5. Awilu Mourning Curry

The Awilu are the most ancient human civilization, the ones who were born in the lush earth of what became the Sahara and launched themselves into the stars before the rest of humanity had even known where to look. Now that they’ve returned and brought their ancient culture—and obscenely powerful technology—back with them, the rest of humanity has been irrevocably changed. The Awilu are peacekeepers, the main founders of the Library, and the power behind Freida’s existence. But though she looks like them, what little she knows of their culture comes from Nadi, her parent, and the Head Librarian. One day, Nadi explains to Freida one of the Awilu’s sacred culinary traditions:

“In my family, we had a tradition of snail curry at funeral feasts.”

I wrinkled my nose. How old was I? Eighteen in my imagination. Eight, maybe nine, in memory. “Sounds terrible. At least you Awilu old families don’t ever die.”  

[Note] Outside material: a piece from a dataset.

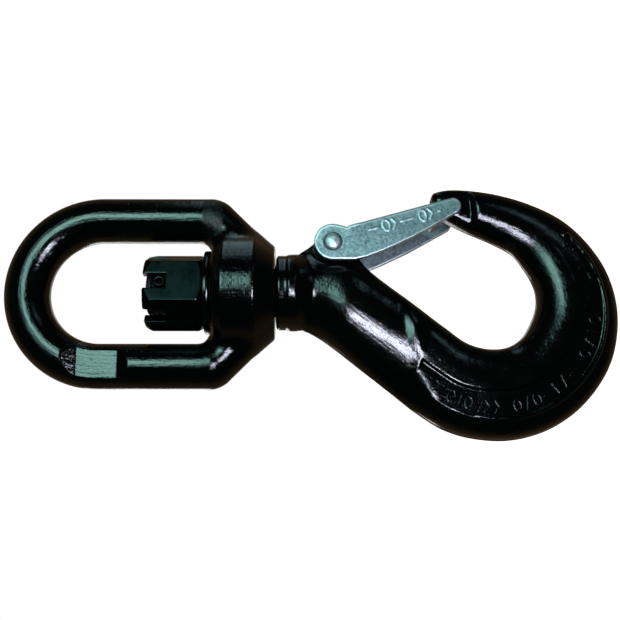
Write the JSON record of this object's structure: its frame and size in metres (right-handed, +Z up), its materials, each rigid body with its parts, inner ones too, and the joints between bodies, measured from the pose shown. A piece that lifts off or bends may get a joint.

Ze smiled softly. I didn’t know about zir birth parent in the virtual afterlife, about zir partner, dead without a viable war chest. I was a cruel, ignorant child. Ze just put zir cold hands on my head and smiled. “We do sometimes,” ze said, “when we get around to it.”

“But curried snails? I’ve never seen you eat animals.”

“We don’t, normally. These are an exception. You fry them first, in coconut and clarified milk fat. And the curry has twenty-seven ingredients, which is . . .”  

“A nine of three!” I said, pleased. “Three cubed or nine triplets.”

Ze nodded. “It’s a good number. And it’s a death number. A green curry with twenty-seven ingredients and nine snails.”

“Is it good? Can I try it?”

“It’s one of the great culinary achievements of my culture. But I hope you won’t try it for a very, very long time, love.”

“Why not?”

What a cruel, ignorant child. Ze hesitated. “It doesn’t have any salt.”